On the international front, the expectation is that Guernsey can now market a well-regulated product overseas, which will be of interest to international organisations and internationally mobile individuals wanting to supplement any local state or public pension. 

International schemes based in an IFC such as Guernsey are a cost-effective solution to making provision for the retirement of employees where one might not otherwise exist – for example, because no suitable product exists in the home jurisdiction of the employer or because its employees live and work in different places. 

Having these types of pensions regulated in a reputable jurisdiction such as Guernsey will make them more attractive overseas in places where there’s an expectation that pensions are properly regulated.

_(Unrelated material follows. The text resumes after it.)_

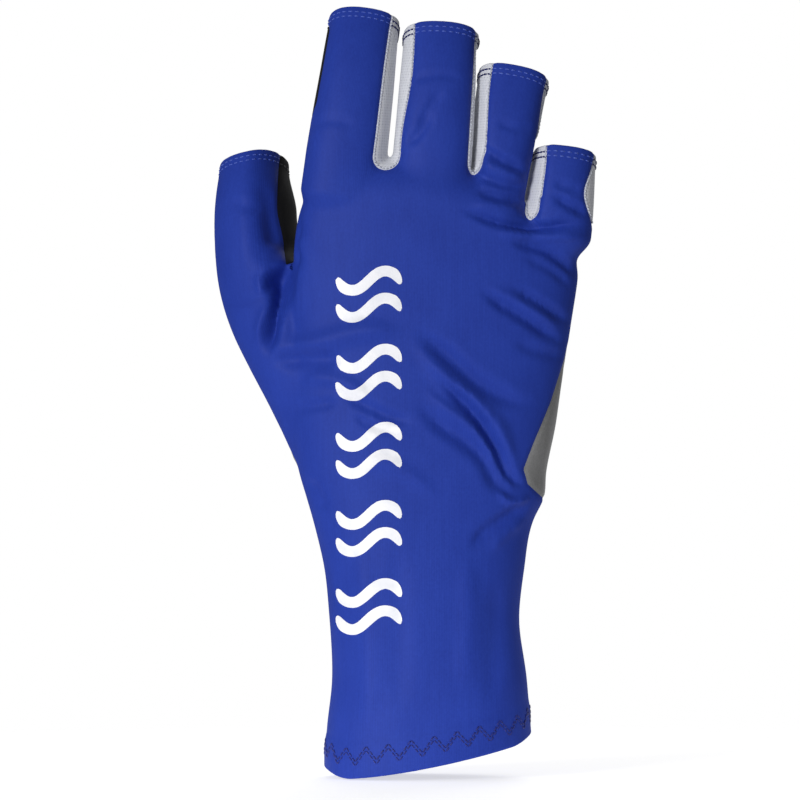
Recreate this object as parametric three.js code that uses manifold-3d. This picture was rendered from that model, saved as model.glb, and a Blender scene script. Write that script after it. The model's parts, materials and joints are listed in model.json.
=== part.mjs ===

The rules will also benefit individuals – members of pension schemes, whether set up by their employer or by them personally, will be better protected as their pension providers and pensions themselves will be subject to strict regulation. 

The interests of members are central to the new rules that deal with matters such as the information about the scheme that must be provided to members (both when a scheme is set up and during its lifetime); the fees and charges that may be paid out of their pension pot; and members’ involvement in investment decisions. 

Individuals can take great comfort from the fact that if the people who are looking after their pension breach their obligations under the regulations, the consequences will be severe. 

In reality, pension business in Guernsey was already well regulated indirectly and the risks to consumers were low. Nonetheless, it’s hoped that the new regime will encourage employers and individuals (locally and internationally) to pay more attention to their pension arrangements, to use the Guernsey pension system to set up new schemes where none exist, and to increase retirement savings.